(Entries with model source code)
━━━━━━
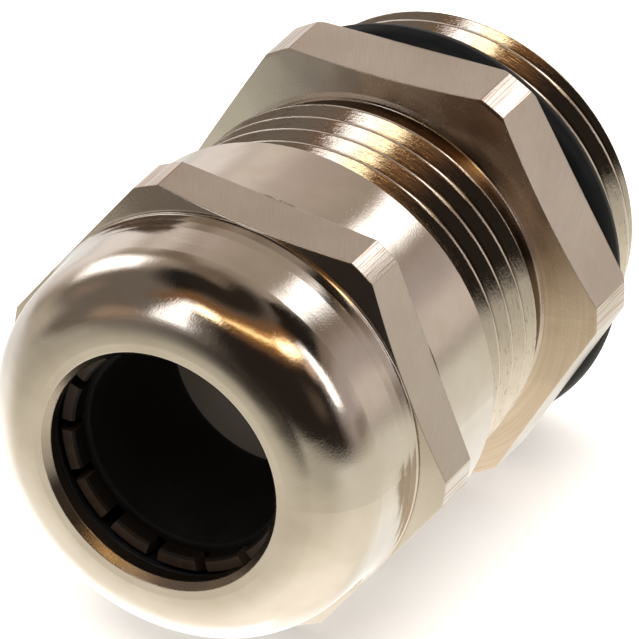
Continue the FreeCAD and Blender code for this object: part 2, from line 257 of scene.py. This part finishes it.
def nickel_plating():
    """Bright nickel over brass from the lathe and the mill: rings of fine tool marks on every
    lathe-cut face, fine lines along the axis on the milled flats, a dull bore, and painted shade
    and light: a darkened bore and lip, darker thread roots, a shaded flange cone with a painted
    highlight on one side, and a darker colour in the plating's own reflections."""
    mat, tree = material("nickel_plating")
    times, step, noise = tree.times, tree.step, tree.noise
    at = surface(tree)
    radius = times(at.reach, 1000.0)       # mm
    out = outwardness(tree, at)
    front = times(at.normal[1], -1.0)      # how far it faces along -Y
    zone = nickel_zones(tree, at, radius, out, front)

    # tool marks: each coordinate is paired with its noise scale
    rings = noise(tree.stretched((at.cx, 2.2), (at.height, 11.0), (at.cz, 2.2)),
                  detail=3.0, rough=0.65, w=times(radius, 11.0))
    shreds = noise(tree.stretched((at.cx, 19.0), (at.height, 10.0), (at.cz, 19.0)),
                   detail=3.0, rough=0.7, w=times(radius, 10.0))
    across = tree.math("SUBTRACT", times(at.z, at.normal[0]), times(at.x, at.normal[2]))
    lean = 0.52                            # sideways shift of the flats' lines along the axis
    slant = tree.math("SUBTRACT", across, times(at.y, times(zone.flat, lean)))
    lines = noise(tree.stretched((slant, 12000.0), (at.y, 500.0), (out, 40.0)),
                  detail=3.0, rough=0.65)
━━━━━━
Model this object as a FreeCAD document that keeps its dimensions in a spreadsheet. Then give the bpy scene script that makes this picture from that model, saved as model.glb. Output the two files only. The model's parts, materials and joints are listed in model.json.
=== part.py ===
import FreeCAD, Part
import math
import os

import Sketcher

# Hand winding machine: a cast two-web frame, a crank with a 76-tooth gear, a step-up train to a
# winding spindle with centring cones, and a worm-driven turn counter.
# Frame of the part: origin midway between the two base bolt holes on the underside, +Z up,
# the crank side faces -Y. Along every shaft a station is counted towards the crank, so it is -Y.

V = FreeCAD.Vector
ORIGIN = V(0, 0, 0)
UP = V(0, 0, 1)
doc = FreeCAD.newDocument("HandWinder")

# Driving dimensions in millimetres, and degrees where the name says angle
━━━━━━
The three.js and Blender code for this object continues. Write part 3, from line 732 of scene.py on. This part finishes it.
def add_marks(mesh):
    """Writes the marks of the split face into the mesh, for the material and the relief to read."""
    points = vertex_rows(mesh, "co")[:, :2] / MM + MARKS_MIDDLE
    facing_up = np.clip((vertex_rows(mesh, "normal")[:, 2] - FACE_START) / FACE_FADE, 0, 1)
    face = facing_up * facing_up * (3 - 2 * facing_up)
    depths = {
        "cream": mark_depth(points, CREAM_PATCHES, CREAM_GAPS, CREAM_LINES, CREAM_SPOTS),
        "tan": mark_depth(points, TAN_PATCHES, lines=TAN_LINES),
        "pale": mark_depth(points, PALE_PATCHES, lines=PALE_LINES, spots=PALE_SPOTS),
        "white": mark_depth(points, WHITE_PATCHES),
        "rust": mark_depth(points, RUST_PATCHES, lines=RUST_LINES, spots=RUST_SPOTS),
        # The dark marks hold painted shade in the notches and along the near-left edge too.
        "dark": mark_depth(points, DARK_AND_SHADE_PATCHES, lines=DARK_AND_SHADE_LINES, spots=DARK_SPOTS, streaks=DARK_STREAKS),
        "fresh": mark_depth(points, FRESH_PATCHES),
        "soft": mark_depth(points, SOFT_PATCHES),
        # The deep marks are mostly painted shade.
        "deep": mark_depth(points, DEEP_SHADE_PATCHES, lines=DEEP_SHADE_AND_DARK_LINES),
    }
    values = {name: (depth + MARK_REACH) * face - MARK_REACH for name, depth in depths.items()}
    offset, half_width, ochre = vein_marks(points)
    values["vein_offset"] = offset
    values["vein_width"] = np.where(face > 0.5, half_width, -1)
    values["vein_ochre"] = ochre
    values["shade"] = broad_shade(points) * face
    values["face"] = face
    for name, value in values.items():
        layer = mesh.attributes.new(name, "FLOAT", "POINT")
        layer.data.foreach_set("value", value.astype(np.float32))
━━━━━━
Your task — Provide an exact reproduction of only those lines that start at the line containing "Model this object" and end at the line containing "import Sketcher", inclusive.

Result of the task —
Model this object as a FreeCAD document that keeps its dimensions in a spreadsheet. Then give the bpy scene script that makes this picture from that model, saved as model.glb. Output the two files only. The model's parts, materials and joints are listed in model.json.
=== part.py ===
import FreeCAD, Part
import math
import os

import Sketcher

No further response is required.